When we train or fine-tune models with explicit objectives on safety-relevant behaviors (e.g., refusals, de-escalation, calibrated uncertainty), how do the discovered emotion vectors and their stability/modularity change over training, and can shifts in these vectors be used as an interpretable diagnostic for overfitting, policy collapse, or safety regression?

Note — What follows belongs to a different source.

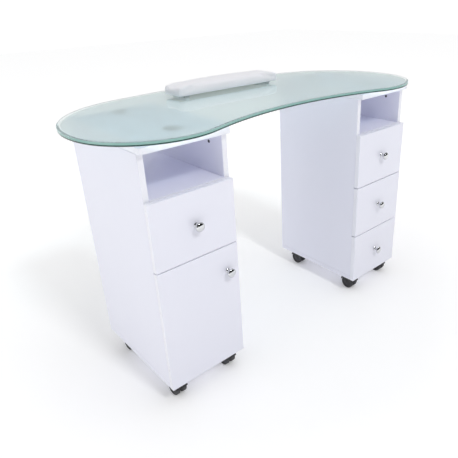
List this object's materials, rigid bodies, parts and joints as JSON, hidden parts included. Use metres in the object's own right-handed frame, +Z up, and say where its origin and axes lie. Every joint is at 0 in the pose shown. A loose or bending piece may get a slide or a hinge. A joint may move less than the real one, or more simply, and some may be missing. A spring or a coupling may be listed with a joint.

anthropic-functional-emotions | Updated at

Answer

Emotion vectors will likely drift and sometimes become more “policy-aligned” during safety training, with mixed effects on stability/modularity. Monitoring these shifts can plausibly act as a useful but noisy diagnostic for overfitting, policy collapse, or safety regression, but this is mostly conjectural and needs targeted longitudinal studies.

Sketch answer:

  • During safety fine-tuning (e.g., SFT + RLHF/RLAIF on refusals, de-escalation, calibration):

    • Coarse valence / prosocial / caution-like emotion vectors likely align more with safety policies (stronger coupling to refusals, hedging, de-escalation).
    • Some vectors become less modular: they start to affect a broader set of behaviors (e.g., generic verbosity, style) as the safety policy is baked into many contexts.
    • Others may fragment: richer emotions (guilt, worry) may decompose into multiple sub-directions reflecting separate mechanisms (harm-salience, risk-aversion, apology style).
    • Stability over prompts may increase for high-level safety-aligned directions but decrease for more nuanced social states that get repurposed by policy training.
  • As training proceeds, we can track for each emotion vector:

    • Drift in direction (cosine change in representation space).
    • Change in stability (variance of effects across tasks).
    • Change in modularity (how narrowly it affects safety metrics vs broad behavior).
  • Potential diagnostics:

    • Overfitting / narrow policy lock-in:
      • Emotion vectors that were previously broad and stable suddenly become:
        • Highly predictive only on training-like prompts.
        • Unstable or reversed on out-of-distribution or adversarial prompts.
      • Large late-stage drift in safety-relevant vectors without corresponding improvements on held-out safety metrics.
    • Policy collapse:
      • Abrupt loss of previously stable prosocial/caution vector effects (e.g., steering no longer changes refusal or de-escalation rates).
      • Convergence of multiple distinct emotion vectors onto a single behavior pattern (e.g., many directions now all just increase generic refusals), suggesting reduced diversity of control knobs.
    • Safety regression in later fine-tunes:
      • Reduced coupling between harm-salience/caution-like vectors and actual refusal / hedging behaviors.
      • Increased coupling between eagerness-to-help-at-all-costs directions and boundary-pushing or overconfident answers.
  • How to use this in practice:

    1. Fix a reference checkpoint (pre-safety or early-safety model).
    2. Discover emotion vectors there (using contrastive data) and lock them.
    3. Track these same directions across later checkpoints:
      • Measure drift, stability, modularity, and behavioral coupling.
    4. Define simple indicators, e.g.:
      • “Caution vector decoupling index”: change in its effect on refusal/hedging between reference and current model.
      • “Emotion-bundle collapse index”: drop in modularity / rise in cross-metric entanglement for key vectors.
    5. Trigger audits when indicators cross thresholds, and compare to external safety evals.
  • Expected utility:

    • Best viewed as an interpretability-based early-warning and debugging tool, not as a primary safety guarantee.
    • Likely more informative for mid-sized or lightly instruction-tuned models; effects may be weaker for heavily policy-dominated frontier models.